When you deal with mutable objects, you have to expect them to mutate. The
whole point of mutability is that their value can change.

If you use a mutable default object, it is still mutable, and can change its
value. If you don't want that, then use an immutable object.


>  > The default value is evaluated when the function is
>  > defined, not when it is called
> 
> Given the amount of pointless dynamic stuff that goes on in Python, I'm
> surprised they've overlooked this one!
> 
> It seems simple enough to me to check for a missing parameter, and to
> assign whatever default value was designated ([] in this case). (How
> does the default mechanism work now?)

What "seems" simple is not simple. The function default is not guaranteed to
be a simple literal. Defaults are arbitrarily complex expressions:

def func(a, b=[1, x] + [random.random() for i in range(x**4)]): ...


So you have to store that expression:

    [1, x] + [random.random() for i in range(x**4)]

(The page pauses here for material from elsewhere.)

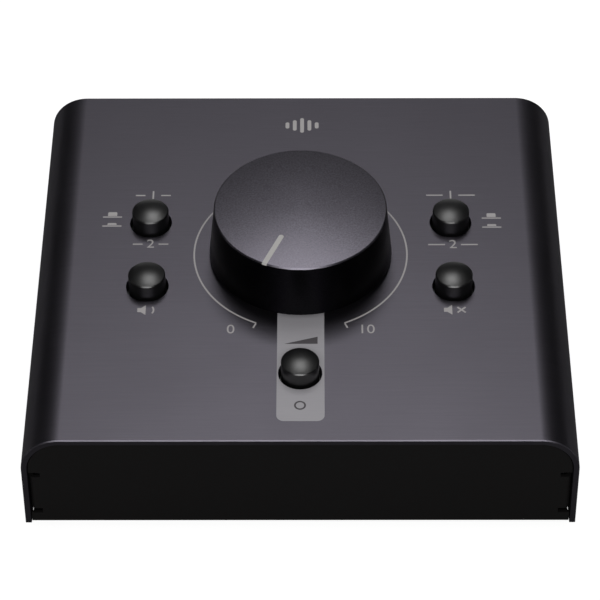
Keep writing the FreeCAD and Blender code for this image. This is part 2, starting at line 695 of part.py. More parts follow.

together with enough information to know which scope it will be evaluated
in. And you have to decide: should that be a closure, or a regular function
call? Whichever decision you make, you will make some people unhappy.

There are consequences of your choice:

- Assuming that "x" is a global variable, then making the expression a
closure will mean that the value of x is kept alive, possibly long after
the default value is no longer needed.

- But if you make the expression a non-closure, then the caller is
responsible for ensuring that x is not deleted. If it is deleted, then you
will get a NameError trying to evaluate the default value.

Whichever option you choose, there will be a multitude of people on the
internet telling you that you got it wrong.